_WHAT NEEDS TO BE DONE_
Repeat everything in the material exactly.

_SUPPLIED INFORMATION_
##############################
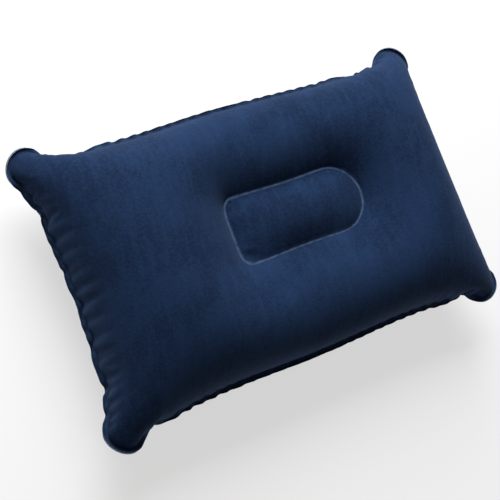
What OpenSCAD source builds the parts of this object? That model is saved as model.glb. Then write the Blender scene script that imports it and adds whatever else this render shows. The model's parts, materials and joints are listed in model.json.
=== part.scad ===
// Inflatable camp pillow: two flocked sheets welded round the edge, a D-shaped
// tie column that holds the middle down, and a push-in mouth valve underneath.
// Millimetres. X runs along the pillow, Z is up, and the ground is z = 0.

/* [Outline] */
// Distance between the middles of the two short seams
mid_l = 389; // [370:1:410]
// Distance between the middles of the two long seams
mid_w = 235; // [220:1:250]
// Seam to seam length over the ears
ear_l = 432; // [424:1:440]
// Seam to seam width over the ears
ear_w = 274; // [268:1:282]
// Radius of the rounded ears
ear_r = 22; // [18:1:26]
// How far each end of an ear's arc turns past a quarter circle, in degrees
ear_extra = 25; // [15:1:30]
// Width of the flat welded margin outside the seam
margin_w = 6; // [4:0.5:8]

/* [Lobes] */
// Height of the seam plane above the ground
seam_h = 54; // [52:0.5:56]
// Crown height that a very wide lobe would reach above the seam plane
crown_limit = 67; // [60:1:70]
// Share by which the crowns sink towards the ears
ear_sink = 0.12; // [0:0.01:0.2]
// Thickness of the flocked sheet
sheet_t = 0.6; // [0.5:0.05:0.8]

/* [Tie column] */
// Length of the D-shaped column
tie_l = 131; // [124:1:140]
// Width of the D-shaped column, and diameter of its round end
tie_w = 62; // [56:1:68]
// Offset of the column from the middle, along the pillow
tie_x = 17; // [10:1:24]
// Offset of the column from the middle, across the pillow
tie_y = 5.5; // [0:0.5:8]
// Height of the weld above the seam plane
tie_h = 26; // [24:0.5:32]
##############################
_WRITTEN SOLUTION_
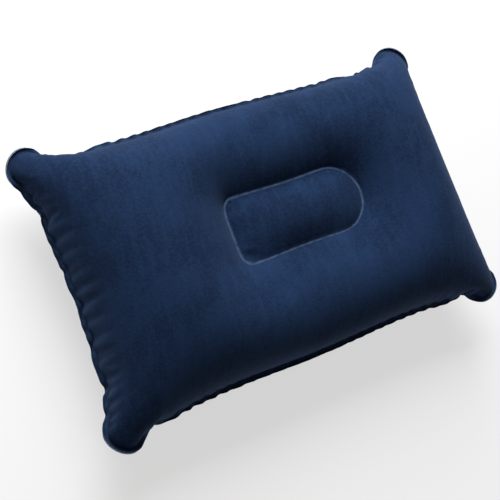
What OpenSCAD source builds the parts of this object? That model is saved as model.glb. Then write the Blender scene script that imports it and adds whatever else this render shows. The model's parts, materials and joints are listed in model.json.
=== part.scad ===
// Inflatable camp pillow: two flocked sheets welded round the edge, a D-shaped
// tie column that holds the middle down, and a push-in mouth valve underneath.
// Millimetres. X runs along the pillow, Z is up, and the ground is z = 0.

/* [Outline] */
// Distance between the middles of the two short seams
mid_l = 389; // [370:1:410]
// Distance between the middles of the two long seams
mid_w = 235; // [220:1:250]
// Seam to seam length over the ears
ear_l = 432; // [424:1:440]
// Seam to seam width over the ears
ear_w = 274; // [268:1:282]
// Radius of the rounded ears
ear_r = 22; // [18:1:26]
// How far each end of an ear's arc turns past a quarter circle, in degrees
ear_extra = 25; // [15:1:30]
// Width of the flat welded margin outside the seam
margin_w = 6; // [4:0.5:8]

/* [Lobes] */
// Height of the seam plane above the ground
seam_h = 54; // [52:0.5:56]
// Crown height that a very wide lobe would reach above the seam plane
crown_limit = 67; // [60:1:70]
// Share by which the crowns sink towards the ears
ear_sink = 0.12; // [0:0.01:0.2]
// Thickness of the flocked sheet
sheet_t = 0.6; // [0.5:0.05:0.8]

/* [Tie column] */
// Length of the D-shaped column
tie_l = 131; // [124:1:140]
// Width of the D-shaped column, and diameter of its round end
tie_w = 62; // [56:1:68]
// Offset of the column from the middle, along the pillow
tie_x = 17; // [10:1:24]
// Offset of the column from the middle, across the pillow
tie_y = 5.5; // [0:0.5:8]
// Height of the weld above the seam plane
tie_h = 26; // [24:0.5:32]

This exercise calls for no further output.